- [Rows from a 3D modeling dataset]
·····
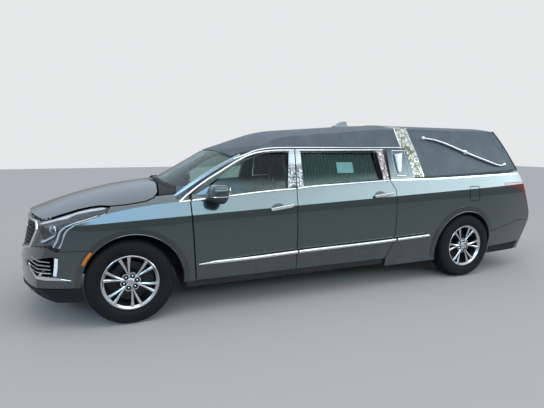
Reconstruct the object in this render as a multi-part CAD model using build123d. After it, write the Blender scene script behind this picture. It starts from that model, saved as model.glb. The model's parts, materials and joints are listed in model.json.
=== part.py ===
from build123d import *
from math import cos, radians, sin, sqrt, tan
from functools import cache
import os

# A six metre hearse on a stretched crossover: raised roof over the casket bay, four side doors,
# a lifting rear gate, steered front wheels. Millimetres. While it is modelled, X runs rearward from the
# front axle, Y to the right and Z up from the ground; send() then moves the origin to the middle.

os.makedirs("parts", exist_ok=True)

# Driving dimensions
WHEELBASE = 3830
HALF_TRACK = 820
TYRE_R = 381
TYRE_W = 235
RIM_R = 245
HALF_WIDTH = 950
NOSE_X = -966
TAIL_X = 5115
MIDDLE_X = (NOSE_X + TAIL_X) / 2
SHUT_GAP = 8
STEER_Y = 740
SKIN = 16
WALL = 60
DOOR_WALL = 105
FRAME_WALL = 45

# Lower body side section: height, distance outside the plan line; it climbs to the rear by LEAN
LOWER = [(-200, -120), (340, -28), (700, 0), (930, -12), (1130, -74), (1600, -225)]
LOWER_BULGE = [(520, -9), (820, -3)]
LEAN = 2.06
# Greenhouse side section through three heights
GREEN = [(1000, -50), (1450, -193), (1900, -425)]
# Side view lines: corner points (x, z) and the radius at each inner corner
HOOD_LINE = ([(-1350, 787), (-300, 1190), (1000, 1284), (2700, 1368), (5600, 1410)], [3750, 9000, 9000])
ROOF_LINE = ([(600, 1452), (1498, 1744), (2879, 1841), (5400, 1811)], [1340, 9500])
SCREEN_LINE = ([(-600, 727), (1700, 2018)], [])
SCREEN_SLOPE = 29.3
FRONT_LINE = ([(NOSE_X, 100), (NOSE_X, 1300)], [])
GRILLE_LINE = ([(-1044, 240), (-821, 1190)], [])
CHIN_LINE = ([(-700, -34), (-1180, 596)], [])
REAR_GLASS_LINE = ([(4200, 2415), (5200, 712)], [])
TAIL_LINE = [(4450, 1990), (4920, 1190), (5105, 750), (5115, 600), (5010, 340)]
CROWN_R = 2800
HOOD_CROWN_R = 2500
SCREEN_CROWN_R = 1450
NOSE_CROWN_R = 1500

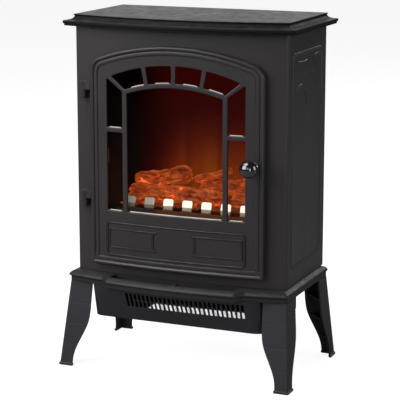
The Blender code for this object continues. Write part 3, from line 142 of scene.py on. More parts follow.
class Graph:
    """The node tree of one finish."""

    def __init__(self, name: str) -> None:
        """Args: name: the material's name."""
        self.material = bpy.data.materials.new(name)
        self.material.use_nodes = True
        self.tree = self.material.node_tree
        self.tree.nodes.clear()
        self.place = self.get("ShaderNodeTexCoord", "Object")

    def node(
        self, kind: str, settings: dict[str, Any] | None = None, inputs: dict | None = None
    ) -> bpy.types.Node:
        """Makes one node.

        Args:
            kind: the node's type.
            settings: its properties, or the stops of a ramp, set first.
            inputs: numbers, colours or Values for its sockets.

        Returns:
            The node.
        """
        made = self.tree.nodes.new(kind)
        for key, value in (settings or {}).items():
            if key == "stops":
                ramp = made.color_ramp.elements
                while len(ramp) < len(value):
                    ramp.new(0.5)
                for element, (position, colour) in zip(ramp, value):
                    element.position = position
                    element.color = (*colour, 1)
            else:
                setattr(made, key, value)
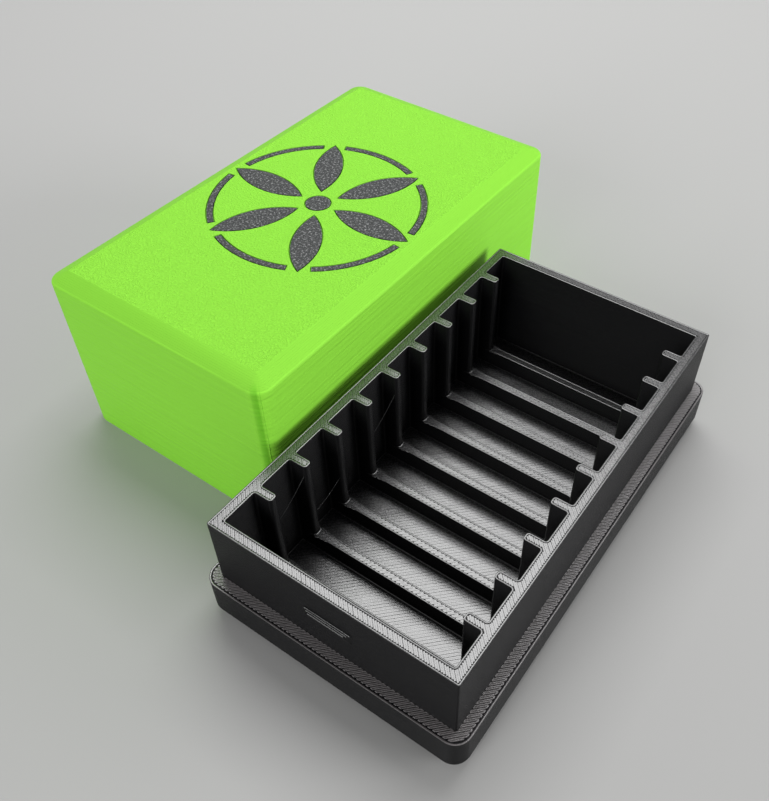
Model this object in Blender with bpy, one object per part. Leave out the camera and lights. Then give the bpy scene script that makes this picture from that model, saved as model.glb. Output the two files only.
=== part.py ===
"""Coin storage box: a slotted tray on a plinth, and a bevelled lid that slips over it.

The box is printed in two parts. The base is one piece: a plinth, four walls, ribs that
divide it into slots for square coin holders, and a snap wedge on each short wall. The lid
is one shell that stands on the plinth's ledge when the box is closed. It is shown taken
off, standing beside the base, with a dark rosette laid into its top.

Metres, +Z up. The origin is the centre of the base's underside, X runs across the slots'
width and Y along the row of slots.
"""

import math

import bmesh
import bpy
from mathutils import Matrix, Vector

# What the box holds: a row of square coin holders, each in its own slot
slot_count = 10
slot_width = 0.00825
inner_width = 0.0524

# Base
wall = 0.0024
floor_thickness = 0.0020
plinth_height = 0.0115
wall_rise = 0.0177
ledge_width = 0.0028
corner_radius = 0.0036
foot_chamfer = 0.0030
wall_corner_radius = 0.0004
inner_corner_radius = 0.0004

# Ribs between the slots
rib_thickness = 0.0020
rib_depth = 0.0041
floor_rib_height = 0.0045
rib_root_radius = 0.0005
rib_tip_radius = 0.0007

# Snap wedge on each short wall, and the dent for it in the lid
snap_width = 0.0112
snap_ridge = 0.0078
snap_height = 0.0034
snap_drop = 0.0006
snap_reach = 0.0008
snap_above_ledge = 0.0087
snap_play = 0.0003

# Lid
lid_height = 0.0450
lid_top_thickness = 0.0024
lid_clearance = 0.0004
lid_inner_radius = 0.0010
bevel_inset = 0.0040
bevel_drop = 0.0018
bevel_blend = 0.0006

# Where the lid stands beside the base
lid_stand_gap = 0.00035
lid_stand_shift = 0.0237

# Rosette laid into the lid's top
petal_count = 6
rosette_radius = 0.0262
petal_start = 0.0052
petal_half_width = 0.0034
ring_width = 0.0014
ring_break = 0.0030
hub_radius = 0.0030
pocket_depth = 0.0008
inlay_gap = 0.0003

# One overrun for every cut and join that has to pass a face
overrun = 0.0010

# Points closer than this are one point
merge_distance = 0.000001

# Outlines keep this many decimals, so that two that share a corner share its points
outline_decimals = 7

# A fillet takes at most this share of the wall or step that it rounds
fillet_limit_share = 0.45

# Facets
corner_segments = 8
small_corner_segments = 5
blend_segments = 4
petal_segments = 12
ring_segments = 8
hub_segments = 32
smooth_angle = math.radians(19)

# Worked out from the sizes above
rib_pitch = slot_width + rib_thickness
inner_length = slot_count * slot_width + (slot_count - 1) * rib_thickness
tray_width = inner_width + 2 * wall
tray_length = inner_length + 2 * wall
plinth_width = tray_width + 2 * ledge_width
plinth_length = tray_length + 2 * ledge_width
rim_z = plinth_height + wall_rise
floor_rib_z = floor_thickness + floor_rib_height
snap_z = plinth_height + snap_above_ledge
root_radius = min(rib_root_radius, fillet_limit_share * min(rib_depth, slot_width))
tip_radius = min(rib_tip_radius, fillet_limit_share * min(rib_depth, rib_thickness))
end_radius = min(inner_corner_radius, fillet_limit_share * slot_width)
lid_inner_width = tray_width + 2 * lid_clearance
lid_inner_length = tray_length + 2 * lid_clearance
lid_inner_height = lid_height - lid_top_thickness
lid_place = Vector((-(plinth_width + lid_stand_gap), lid_stand_shift, 0))
inlay_thickness = pocket_depth - inlay_gap

graphite = (0.040, 0.040, 0.042, 1.0)
lime = (0.290, 0.830, 0.060, 1.0)
speckled_graphite = (0.075, 0.080, 0.080, 1.0)


def clear_scene():
    for leftover in list(bpy.data.objects):
        bpy.data.objects.remove(leftover, do_unlink=True)


def new_collection(name):
    collection = bpy.data.collections.new(name)
    bpy.context.scene.collection.children.link(collection)
    return collection


def plastic(name, colour, roughness):
    """A plain printed plastic."""
    made = bpy.data.materials.new(name)
    made.use_nodes = True
    shader = made.node_tree.nodes["Principled BSDF"]
    shader.inputs["Base Color"].default_value = colour
    shader.inputs["Roughness"].default_value = roughness
    shader.inputs["Metallic"].default_value = 0.0
    made.diffuse_color = colour
    return made


def object_from_bmesh(name, built, collection, material=None):
    """An object with the built mesh, smooth over its round faces."""
    mesh = bpy.data.meshes.new(name)
    built.to_mesh(mesh)
    built.free()
    mesh.shade_smooth()
    mesh.set_sharp_from_angle(angle=smooth_angle)
    if material is not None:
        mesh.materials.append(material)
    made = bpy.data.objects.new(name, mesh)
    collection.objects.link(made)
    return made


def as_cutter(made):
    made.hide_render = True
    made.display_type = "WIRE"
    return made


def boolean(target, other, operation):
    step = target.modifiers.new(f"{operation.lower()} {other.name}", "BOOLEAN")
    step.operation = operation
    step.solver = "EXACT"
    step.object = other


def block(width, length, low, high, radius, segments):
    """An upright block centred on Z, with its four upright edges rounded."""
    built = bmesh.new()
    bmesh.ops.create_cube(built, size=1)
    bmesh.ops.scale(built, vec=(width, length, high - low), verts=built.verts)
    bmesh.ops.translate(built, vec=(0, 0, (high + low) / 2), verts=built.verts)
    upright = [edge for edge in built.edges
               if abs(edge.verts[0].co.z - edge.verts[1].co.z) > (high - low) / 2]
    bmesh.ops.bevel(built, geom=upright, offset=radius, segments=segments, profile=0.5,
                    affect="EDGES")
    return built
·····
- [BRIEF] Write out exactly the lines from the start of the material through the line with "# front axle, Y". No other output is expected.

- [TASK RESULT]
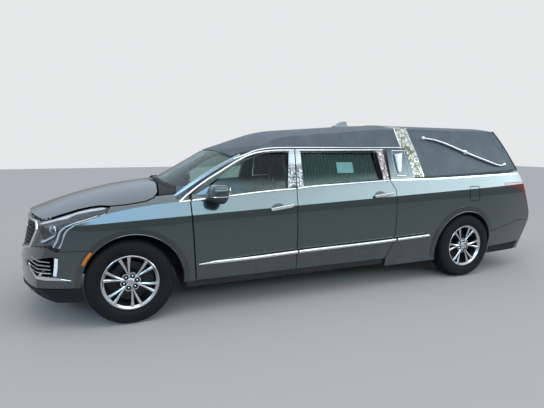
Reconstruct the object in this render as a multi-part CAD model using build123d. After it, write the Blender scene script behind this picture. It starts from that model, saved as model.glb. The model's parts, materials and joints are listed in model.json.
=== part.py ===
from build123d import *
from math import cos, radians, sin, sqrt, tan
from functools import cache
import os

# A six metre hearse on a stretched crossover: raised roof over the casket bay, four side doors,
# a lifting rear gate, steered front wheels. Millimetres. While it is modelled, X runs rearward from the
# front axle, Y to the right and Z up from the ground; send() then moves the origin to the middle.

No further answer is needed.